** start Data segment **

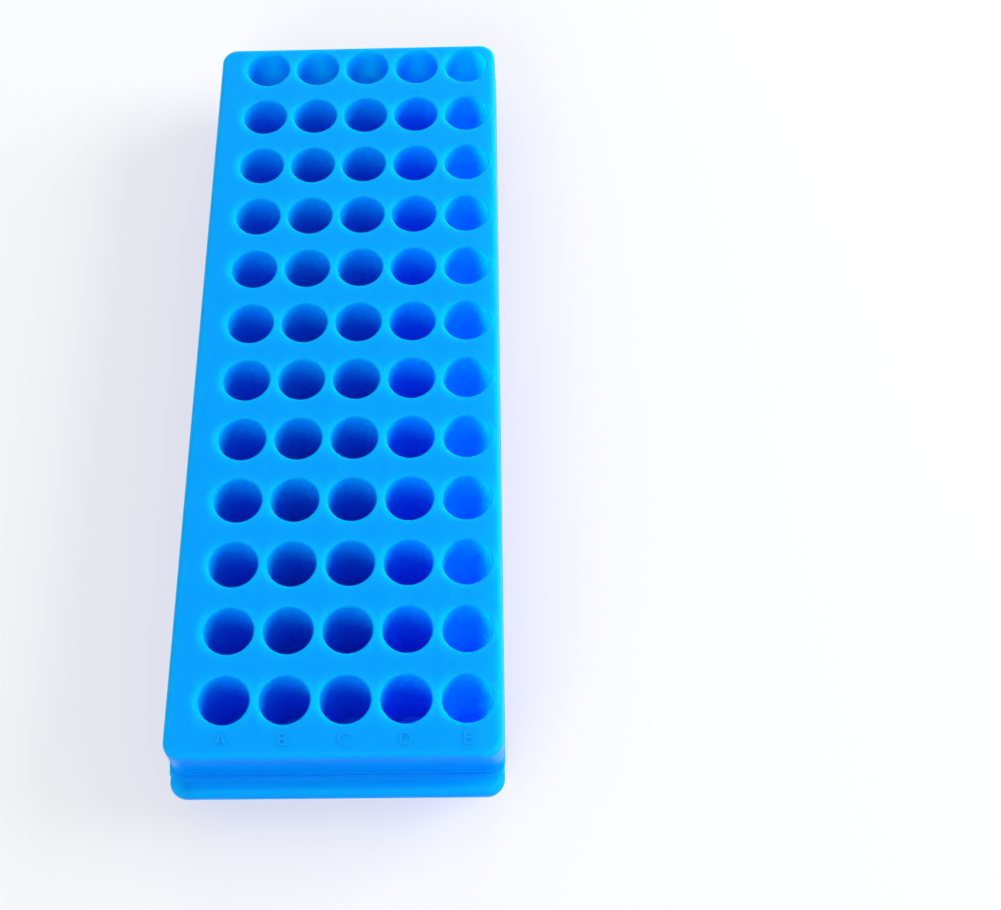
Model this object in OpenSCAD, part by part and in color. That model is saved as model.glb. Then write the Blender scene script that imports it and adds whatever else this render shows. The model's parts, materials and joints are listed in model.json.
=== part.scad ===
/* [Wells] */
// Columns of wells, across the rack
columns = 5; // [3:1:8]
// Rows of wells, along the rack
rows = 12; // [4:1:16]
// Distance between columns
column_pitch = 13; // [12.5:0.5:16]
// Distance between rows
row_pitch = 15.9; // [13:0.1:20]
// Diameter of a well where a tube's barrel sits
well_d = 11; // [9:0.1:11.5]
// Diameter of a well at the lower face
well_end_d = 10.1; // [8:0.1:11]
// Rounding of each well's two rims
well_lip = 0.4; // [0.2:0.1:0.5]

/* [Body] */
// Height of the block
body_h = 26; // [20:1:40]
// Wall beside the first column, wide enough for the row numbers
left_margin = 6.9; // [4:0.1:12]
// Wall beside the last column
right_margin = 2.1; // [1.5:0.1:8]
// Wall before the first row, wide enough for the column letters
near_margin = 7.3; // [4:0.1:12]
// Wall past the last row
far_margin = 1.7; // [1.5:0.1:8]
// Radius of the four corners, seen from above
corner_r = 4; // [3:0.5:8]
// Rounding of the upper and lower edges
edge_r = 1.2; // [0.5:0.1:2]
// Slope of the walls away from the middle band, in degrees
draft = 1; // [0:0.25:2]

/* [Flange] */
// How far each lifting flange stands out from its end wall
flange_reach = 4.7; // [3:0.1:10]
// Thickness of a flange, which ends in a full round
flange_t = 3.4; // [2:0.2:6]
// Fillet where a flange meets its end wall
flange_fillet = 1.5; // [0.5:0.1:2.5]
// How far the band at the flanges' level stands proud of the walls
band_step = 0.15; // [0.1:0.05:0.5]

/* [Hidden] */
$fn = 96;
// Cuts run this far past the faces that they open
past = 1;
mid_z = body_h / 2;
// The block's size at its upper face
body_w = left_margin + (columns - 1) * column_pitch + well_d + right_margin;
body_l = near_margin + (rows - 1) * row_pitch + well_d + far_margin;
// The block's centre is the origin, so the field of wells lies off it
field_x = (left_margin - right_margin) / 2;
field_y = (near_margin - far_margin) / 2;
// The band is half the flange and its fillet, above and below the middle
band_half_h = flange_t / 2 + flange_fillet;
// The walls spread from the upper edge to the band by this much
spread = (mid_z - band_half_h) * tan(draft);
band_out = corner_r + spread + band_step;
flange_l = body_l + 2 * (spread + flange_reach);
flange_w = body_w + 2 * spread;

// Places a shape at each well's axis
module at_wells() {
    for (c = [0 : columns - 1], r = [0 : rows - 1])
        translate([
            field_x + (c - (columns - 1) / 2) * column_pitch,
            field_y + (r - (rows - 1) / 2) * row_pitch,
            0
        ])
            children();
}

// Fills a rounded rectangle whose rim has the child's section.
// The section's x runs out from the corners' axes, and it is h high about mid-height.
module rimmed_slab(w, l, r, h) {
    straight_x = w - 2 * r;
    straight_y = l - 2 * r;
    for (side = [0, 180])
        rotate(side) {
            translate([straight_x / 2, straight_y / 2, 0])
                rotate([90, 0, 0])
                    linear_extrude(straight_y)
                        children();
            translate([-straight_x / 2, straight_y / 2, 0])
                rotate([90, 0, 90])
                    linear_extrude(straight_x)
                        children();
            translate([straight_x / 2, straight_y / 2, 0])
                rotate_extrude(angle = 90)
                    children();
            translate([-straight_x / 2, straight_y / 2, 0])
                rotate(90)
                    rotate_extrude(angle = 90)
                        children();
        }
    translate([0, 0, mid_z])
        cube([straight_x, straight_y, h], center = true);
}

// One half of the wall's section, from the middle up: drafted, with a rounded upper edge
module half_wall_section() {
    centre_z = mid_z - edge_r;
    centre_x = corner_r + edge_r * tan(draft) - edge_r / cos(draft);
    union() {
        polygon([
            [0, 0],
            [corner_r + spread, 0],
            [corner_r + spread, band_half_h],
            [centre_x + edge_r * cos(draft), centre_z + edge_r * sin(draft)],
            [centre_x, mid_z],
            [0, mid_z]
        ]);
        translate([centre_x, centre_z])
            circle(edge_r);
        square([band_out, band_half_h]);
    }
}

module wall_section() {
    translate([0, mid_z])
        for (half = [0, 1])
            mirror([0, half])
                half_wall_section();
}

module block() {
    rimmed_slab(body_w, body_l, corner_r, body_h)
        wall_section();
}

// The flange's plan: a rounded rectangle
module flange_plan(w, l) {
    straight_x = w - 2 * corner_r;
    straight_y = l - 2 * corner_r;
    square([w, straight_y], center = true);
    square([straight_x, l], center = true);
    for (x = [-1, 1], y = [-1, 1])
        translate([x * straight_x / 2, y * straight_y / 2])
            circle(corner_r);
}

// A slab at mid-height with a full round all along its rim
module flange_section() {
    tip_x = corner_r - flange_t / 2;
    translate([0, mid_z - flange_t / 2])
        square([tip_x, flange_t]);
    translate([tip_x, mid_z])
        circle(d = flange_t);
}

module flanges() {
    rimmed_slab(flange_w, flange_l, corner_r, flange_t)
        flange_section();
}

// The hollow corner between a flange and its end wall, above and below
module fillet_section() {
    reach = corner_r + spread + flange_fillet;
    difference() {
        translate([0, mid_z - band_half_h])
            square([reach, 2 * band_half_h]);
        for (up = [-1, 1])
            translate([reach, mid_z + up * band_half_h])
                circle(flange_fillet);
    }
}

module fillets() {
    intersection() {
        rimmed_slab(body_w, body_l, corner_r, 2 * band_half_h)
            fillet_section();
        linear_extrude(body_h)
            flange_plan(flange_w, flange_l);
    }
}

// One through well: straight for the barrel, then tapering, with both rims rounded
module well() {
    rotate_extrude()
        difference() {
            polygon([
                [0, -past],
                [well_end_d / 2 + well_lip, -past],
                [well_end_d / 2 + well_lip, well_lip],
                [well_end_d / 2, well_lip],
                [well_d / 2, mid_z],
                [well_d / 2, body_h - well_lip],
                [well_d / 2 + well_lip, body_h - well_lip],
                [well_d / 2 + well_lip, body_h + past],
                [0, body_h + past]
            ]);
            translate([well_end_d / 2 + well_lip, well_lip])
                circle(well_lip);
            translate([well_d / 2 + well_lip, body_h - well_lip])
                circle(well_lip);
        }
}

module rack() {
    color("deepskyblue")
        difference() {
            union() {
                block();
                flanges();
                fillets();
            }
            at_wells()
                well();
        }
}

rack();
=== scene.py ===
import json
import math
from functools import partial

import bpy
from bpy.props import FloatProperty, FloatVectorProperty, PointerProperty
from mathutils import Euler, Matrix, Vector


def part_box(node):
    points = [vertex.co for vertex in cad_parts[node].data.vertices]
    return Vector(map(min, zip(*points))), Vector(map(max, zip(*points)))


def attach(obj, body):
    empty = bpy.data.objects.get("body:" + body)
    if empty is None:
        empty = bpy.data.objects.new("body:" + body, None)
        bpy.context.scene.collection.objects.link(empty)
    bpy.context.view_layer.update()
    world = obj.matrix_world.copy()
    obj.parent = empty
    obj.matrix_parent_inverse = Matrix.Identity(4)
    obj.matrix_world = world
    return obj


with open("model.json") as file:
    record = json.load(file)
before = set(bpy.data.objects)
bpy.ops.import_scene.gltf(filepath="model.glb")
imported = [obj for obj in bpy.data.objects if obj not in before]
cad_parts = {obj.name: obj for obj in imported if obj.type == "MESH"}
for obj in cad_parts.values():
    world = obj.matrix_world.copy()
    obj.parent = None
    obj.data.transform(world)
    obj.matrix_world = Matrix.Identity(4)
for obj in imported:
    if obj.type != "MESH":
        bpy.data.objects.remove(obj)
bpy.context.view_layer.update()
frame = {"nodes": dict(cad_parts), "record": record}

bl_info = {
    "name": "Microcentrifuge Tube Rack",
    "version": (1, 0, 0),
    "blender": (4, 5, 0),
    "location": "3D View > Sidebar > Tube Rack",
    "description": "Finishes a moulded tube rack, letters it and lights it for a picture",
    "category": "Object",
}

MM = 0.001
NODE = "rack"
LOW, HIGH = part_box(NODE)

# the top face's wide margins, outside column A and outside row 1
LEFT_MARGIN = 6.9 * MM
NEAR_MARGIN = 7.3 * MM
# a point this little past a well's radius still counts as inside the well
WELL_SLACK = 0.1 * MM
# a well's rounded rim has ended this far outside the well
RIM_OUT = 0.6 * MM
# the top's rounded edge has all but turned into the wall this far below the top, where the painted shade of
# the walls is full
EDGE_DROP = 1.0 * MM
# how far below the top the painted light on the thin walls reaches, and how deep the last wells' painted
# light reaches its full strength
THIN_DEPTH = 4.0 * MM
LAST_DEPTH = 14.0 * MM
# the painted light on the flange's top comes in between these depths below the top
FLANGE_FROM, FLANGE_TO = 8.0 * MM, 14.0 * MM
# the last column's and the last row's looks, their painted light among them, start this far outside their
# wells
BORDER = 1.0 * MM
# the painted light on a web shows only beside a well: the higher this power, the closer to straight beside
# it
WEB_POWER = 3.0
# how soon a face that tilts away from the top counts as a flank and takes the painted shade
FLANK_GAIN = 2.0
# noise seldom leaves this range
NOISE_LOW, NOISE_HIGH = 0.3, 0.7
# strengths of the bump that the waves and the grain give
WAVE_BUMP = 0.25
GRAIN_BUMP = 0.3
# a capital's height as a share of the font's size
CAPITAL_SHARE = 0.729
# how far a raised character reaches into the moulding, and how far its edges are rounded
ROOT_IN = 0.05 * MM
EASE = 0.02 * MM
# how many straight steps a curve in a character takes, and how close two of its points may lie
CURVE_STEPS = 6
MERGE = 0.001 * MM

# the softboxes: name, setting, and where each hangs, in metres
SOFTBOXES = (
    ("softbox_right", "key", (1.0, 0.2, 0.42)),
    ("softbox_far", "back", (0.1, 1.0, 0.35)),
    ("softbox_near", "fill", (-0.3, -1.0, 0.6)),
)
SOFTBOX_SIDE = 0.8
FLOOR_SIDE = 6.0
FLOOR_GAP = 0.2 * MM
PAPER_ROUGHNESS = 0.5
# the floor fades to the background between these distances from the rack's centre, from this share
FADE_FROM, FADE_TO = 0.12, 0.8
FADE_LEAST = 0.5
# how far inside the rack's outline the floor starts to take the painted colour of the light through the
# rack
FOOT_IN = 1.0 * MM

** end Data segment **

Written instruction :: Write out each line exactly as it appears, from the line with "translate([well_d / 2" up to and including the line with "before = set(bpy.data.objects)".

Solution for this exercise ::
            translate([well_d / 2 + well_lip, body_h - well_lip])
                circle(well_lip);
        }
}

module rack() {
    color("deepskyblue")
        difference() {
            union() {
                block();
                flanges();
                fillets();
            }
            at_wells()
                well();
        }
}

rack();
=== scene.py ===
import json
import math
from functools import partial

import bpy
from bpy.props import FloatProperty, FloatVectorProperty, PointerProperty
from mathutils import Euler, Matrix, Vector


def part_box(node):
    points = [vertex.co for vertex in cad_parts[node].data.vertices]
    return Vector(map(min, zip(*points))), Vector(map(max, zip(*points)))


def attach(obj, body):
    empty = bpy.data.objects.get("body:" + body)
    if empty is None:
        empty = bpy.data.objects.new("body:" + body, None)
        bpy.context.scene.collection.objects.link(empty)
    bpy.context.view_layer.update()
    world = obj.matrix_world.copy()
    obj.parent = empty
    obj.matrix_parent_inverse = Matrix.Identity(4)
    obj.matrix_world = world
    return obj


with open("model.json") as file:
    record = json.load(file)
before = set(bpy.data.objects)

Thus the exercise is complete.